> **OBJECTIVE**
Copy each line below without leaving any out.
┄┄┄┄┄┄
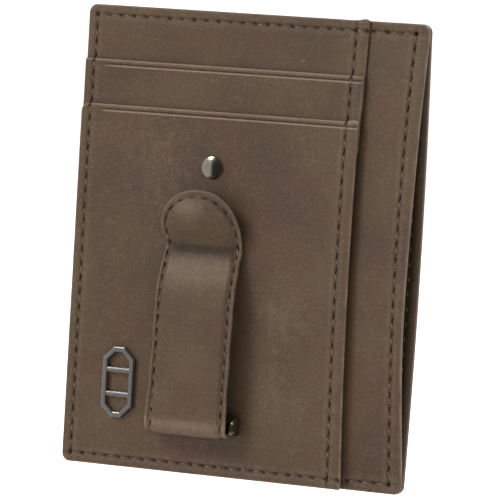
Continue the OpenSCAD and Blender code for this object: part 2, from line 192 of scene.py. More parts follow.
# ---------------- materials
class Nodes:
    """A node tree with short calls to add and join nodes."""

    def __init__(self, tree):
        self.tree = tree

    def link(self, source, target):
        """Sets an input to a number or a tuple, or joins it to another node's output."""
        if isinstance(source, (int, float)):
            target.default_value = source
        elif isinstance(source, (tuple, list)):
            target.default_value = (*source, 1) if target.type == "RGBA" else source
        else:
            self.tree.links.new(source, target)

    def add(self, kind, inputs=None, **settings):
        node = self.tree.nodes.new("ShaderNode" + kind)
        for name, value in settings.items():
            setattr(node, name, value)
        for name, source in (inputs or {}).items():
            self.link(source, node.inputs[name])
        return node

    def spread(self, value, low, high, to_low=0.0, to_high=1.0, curve="LINEAR"):
        inputs = {"Value": value, "From Min": low, "From Max": high,
                  "To Min": to_low, "To Max": to_high}
        return self.add("MapRange", inputs, interpolation_type=curve).outputs["Result"]

    def math(self, operation, a, b=0.0):
        return self.add("Math", {0: a, 1: b}, operation=operation).outputs[0]

    def mix(self, share, a, b):
        return self.add("Mix", {"Factor": share, 6: a, 7: b}, data_type="RGBA").outputs[2]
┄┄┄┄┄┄
> **WRITTEN SOLUTION**
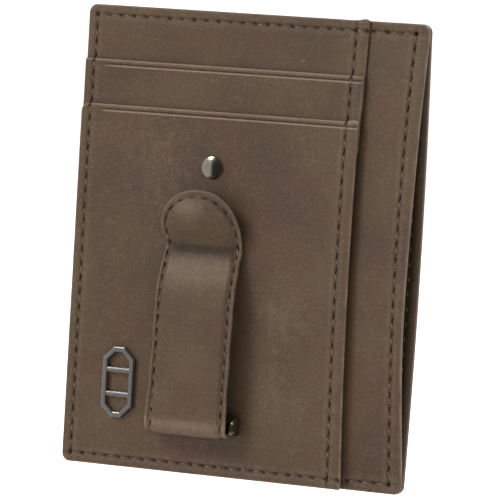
Continue the OpenSCAD and Blender code for this object: part 2, from line 192 of scene.py. More parts follow.
# ---------------- materials
class Nodes:
    """A node tree with short calls to add and join nodes."""

    def __init__(self, tree):
        self.tree = tree

    def link(self, source, target):
        """Sets an input to a number or a tuple, or joins it to another node's output."""
        if isinstance(source, (int, float)):
            target.default_value = source
        elif isinstance(source, (tuple, list)):
            target.default_value = (*source, 1) if target.type == "RGBA" else source
        else:
            self.tree.links.new(source, target)

    def add(self, kind, inputs=None, **settings):
        node = self.tree.nodes.new("ShaderNode" + kind)
        for name, value in settings.items():
            setattr(node, name, value)
        for name, source in (inputs or {}).items():
            self.link(source, node.inputs[name])
        return node

    def spread(self, value, low, high, to_low=0.0, to_high=1.0, curve="LINEAR"):
        inputs = {"Value": value, "From Min": low, "From Max": high,
                  "To Min": to_low, "To Max": to_high}
        return self.add("MapRange", inputs, interpolation_type=curve).outputs["Result"]

    def math(self, operation, a, b=0.0):
        return self.add("Math", {0: a, 1: b}, operation=operation).outputs[0]

    def mix(self, share, a, b):
        return self.add("Mix", {"Factor": share, 6: a, 7: b}, data_type="RGBA").outputs[2]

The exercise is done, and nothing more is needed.